I was in Pasadena, CA on vacation when my mom decided it would be neat to go see this movie that everyone was talking about except the papers (this was last December). We arrived early to find the line around the block - looked like Empire Strikes Back when it first came out - so we skipped it that time.

My brother and I saw it a week later in Santa Barbara in a nice theater (doubles as an operahouse) and I have to say, I really enjoyed it **for what it is ** - a martial arts movie with an interesting plot.

Bro and I both exited with the same feeling - nice use of the special effects, a plot line worth following, but it’s a damn good thing mom didn’t see it because she just wouldn’t have gotten past the violence. She doesn’t appreciate special effects or the way they work (or not) within a flick.

I think that was about when the snowball started, after that I saw all sorts of hype about the movie in the major media. But, up until that point, it was all word-of-mouth. I probably wouldn’t have seen it if the hype was all I had to go on.

Not quite, I think, what you meant by this, but who else was happy that Li Mu Bai and Shu Lien didn’t have wild monkey sex? It was downright fucking refreshing to watch an emotional dynamic between a female and male lead that wasn’t “this is how we achieve, and react to, having sex.”

As for the rest, well, I loved it. It’s a fairy tale with beautiful cinematography. Pulp Fiction sure as hell wasn’t documentary-real, but it hit on very American (maybe Western) fairy-tale tropes, while completely fucking with gunplay-movie traditions. So the Pulp Fiction meme set, while new, fit right in with the way my mind was arranged.

I was surprised by Crouching Tiger, Hidden Dragon the first time I saw it, because it wasn’t what I was expecting when I heard tell of characterization and story. It was drawing on storytelling styles I wasn’t used to (but which, I gather, are familiar Asian, or at least Chinese, tropes). Once I realized that, I adjusted (get thee behind me, preconceived notions!), and was captivated.

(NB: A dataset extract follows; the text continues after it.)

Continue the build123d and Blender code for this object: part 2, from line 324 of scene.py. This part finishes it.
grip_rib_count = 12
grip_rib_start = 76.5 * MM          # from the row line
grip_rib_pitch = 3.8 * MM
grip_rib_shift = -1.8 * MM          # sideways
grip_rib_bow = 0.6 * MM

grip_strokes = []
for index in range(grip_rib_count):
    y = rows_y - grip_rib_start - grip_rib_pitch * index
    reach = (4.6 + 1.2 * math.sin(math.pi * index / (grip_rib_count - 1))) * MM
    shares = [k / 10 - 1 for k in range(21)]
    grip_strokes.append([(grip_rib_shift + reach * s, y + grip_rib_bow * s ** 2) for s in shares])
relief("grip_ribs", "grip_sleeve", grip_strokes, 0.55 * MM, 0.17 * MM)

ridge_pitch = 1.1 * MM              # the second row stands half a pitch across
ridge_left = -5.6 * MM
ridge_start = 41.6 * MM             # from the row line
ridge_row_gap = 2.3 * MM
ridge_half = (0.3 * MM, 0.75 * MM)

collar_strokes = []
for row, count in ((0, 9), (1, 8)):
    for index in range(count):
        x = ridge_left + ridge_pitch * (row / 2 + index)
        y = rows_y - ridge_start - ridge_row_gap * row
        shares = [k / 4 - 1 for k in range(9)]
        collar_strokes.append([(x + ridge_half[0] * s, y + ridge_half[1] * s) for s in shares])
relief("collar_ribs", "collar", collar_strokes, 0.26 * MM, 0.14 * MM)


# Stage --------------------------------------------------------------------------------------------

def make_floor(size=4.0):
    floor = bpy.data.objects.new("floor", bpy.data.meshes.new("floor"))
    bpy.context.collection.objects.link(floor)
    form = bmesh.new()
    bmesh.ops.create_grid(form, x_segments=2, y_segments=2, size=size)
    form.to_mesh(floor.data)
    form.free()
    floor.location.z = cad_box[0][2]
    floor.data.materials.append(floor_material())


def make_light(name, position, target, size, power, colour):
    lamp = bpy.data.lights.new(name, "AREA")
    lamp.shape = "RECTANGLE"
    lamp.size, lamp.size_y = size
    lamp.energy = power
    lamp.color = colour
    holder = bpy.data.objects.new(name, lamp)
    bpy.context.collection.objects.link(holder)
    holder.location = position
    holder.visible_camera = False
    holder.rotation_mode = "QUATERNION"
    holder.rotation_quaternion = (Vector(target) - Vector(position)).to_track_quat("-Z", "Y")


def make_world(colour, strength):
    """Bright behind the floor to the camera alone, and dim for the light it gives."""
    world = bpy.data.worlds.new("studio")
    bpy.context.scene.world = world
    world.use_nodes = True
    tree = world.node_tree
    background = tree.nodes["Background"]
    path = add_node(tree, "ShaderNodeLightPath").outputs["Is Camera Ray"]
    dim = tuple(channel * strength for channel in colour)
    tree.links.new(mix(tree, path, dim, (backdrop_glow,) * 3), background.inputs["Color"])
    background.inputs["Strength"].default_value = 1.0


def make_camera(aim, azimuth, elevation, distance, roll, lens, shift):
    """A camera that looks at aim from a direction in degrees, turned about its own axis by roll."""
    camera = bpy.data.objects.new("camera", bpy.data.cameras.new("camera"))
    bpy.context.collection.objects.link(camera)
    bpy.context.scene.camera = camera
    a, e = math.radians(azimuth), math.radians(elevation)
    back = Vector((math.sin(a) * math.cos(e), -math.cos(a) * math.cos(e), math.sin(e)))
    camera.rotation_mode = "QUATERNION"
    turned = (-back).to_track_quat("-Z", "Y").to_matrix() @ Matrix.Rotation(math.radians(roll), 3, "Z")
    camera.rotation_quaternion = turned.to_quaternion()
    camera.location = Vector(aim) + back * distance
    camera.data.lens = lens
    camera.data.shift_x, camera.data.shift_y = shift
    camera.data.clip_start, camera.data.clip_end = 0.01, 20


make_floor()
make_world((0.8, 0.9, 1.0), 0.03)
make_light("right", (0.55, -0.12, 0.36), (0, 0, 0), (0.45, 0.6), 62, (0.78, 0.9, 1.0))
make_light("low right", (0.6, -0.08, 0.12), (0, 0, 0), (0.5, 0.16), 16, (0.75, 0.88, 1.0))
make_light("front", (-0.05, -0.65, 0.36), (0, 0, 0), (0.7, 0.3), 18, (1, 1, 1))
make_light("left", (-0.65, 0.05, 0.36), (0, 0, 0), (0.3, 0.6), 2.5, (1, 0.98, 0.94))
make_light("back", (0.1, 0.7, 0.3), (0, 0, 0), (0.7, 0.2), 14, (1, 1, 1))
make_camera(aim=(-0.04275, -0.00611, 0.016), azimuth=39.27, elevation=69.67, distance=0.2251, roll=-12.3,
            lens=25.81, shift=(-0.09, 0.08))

Eh, this has the ring of pretentious bullshit as I read it over, but I swear that’s where my head was at, and my affectation filters have been shot through with alcohol. :slight_smile: Upshot: I absolutely fucking loved CT,HD once I got used to it.

OOC, what tropes are you referring to? Personally, I didn’t see any notable difference between CT, HD and other movies, but then I’ve been watching Chinese movies for so long that I think I pretty much gloss over what differences are there.

For example, when Jen’s wrecking shop on everyone and his brother in the restaurant, and delivering a soliloquy at the same time. Or the blatantly ballet-like rooftop skipping. An American movie, I think, would have handled both those things differently. Jen would maybe deliver one-liners before she dispatched people all cool-like. The rooftop flying would be handled so as to look more “realistic.”

Again, I should note that I am a student neither of Asian culture nor cinema, and am largely ignorant of both; I have only my impressions and the odd Entertainment Weekly article to draw on here.

FWIW, I’m in the ‘pro’ camp.

I thought it was a pretty good movie, albiet not great. It wasn’t any better than “Gladiator.”

I didn’t mind the slow start; I like being given time to see the sets and the backgrounds, and I thought the acting was pretty decent. I also didn’t mind the “Asian” aspects - the flying, or the lengthy dialogue. But I was frankly really disappointed that there wasn’t more ass kicking. I went in thinking there was going to be truly copious amounts of heavily kicked asses, asses kicked by the thousands, but instead there were some decent fights at the beginning, the terrific swordfight, and a few other little fights, plus the “Invincible Sword Goddess” scene which frankly wasn’t all that great. The first fight between the police detective (whose role frankly wasn’t well incorporated into the film) and Jade Fox wasn’t very good at all.

The sword fight was just spectacular, but I wanted far more asses kicked. They didn’t really show enough ass kicking in the “Invincible Sword Goddess” scene - it was too quick and confused - so the movie had a dearth of hard-kicked asses. For instance, in the desert scene, I wanted to see Zhang Ziyi kick fifty or sixty asses. Instead she only kicked three. We never get to see Chow Yun-Fat kick a whole lot of ass, which is dreadfully disappointing because kicking people’s asses is what Chow Yun-Fat does best. And I certainly could have stood to see Michelle Yeoh kick a few more asses, too.

My other objection was that, frankly, I didn’t think the plot was all that fabulous or the characters particularly appealing. The two characters I DID want to know about, Michelle Yeoh and Chow-Yun-Fat’s characters, were underused, while Zhang Ziyi’s character doesn’t act rationally throughout the film.

It was still pretty good though, and certainly a whole pile better than The Matrix.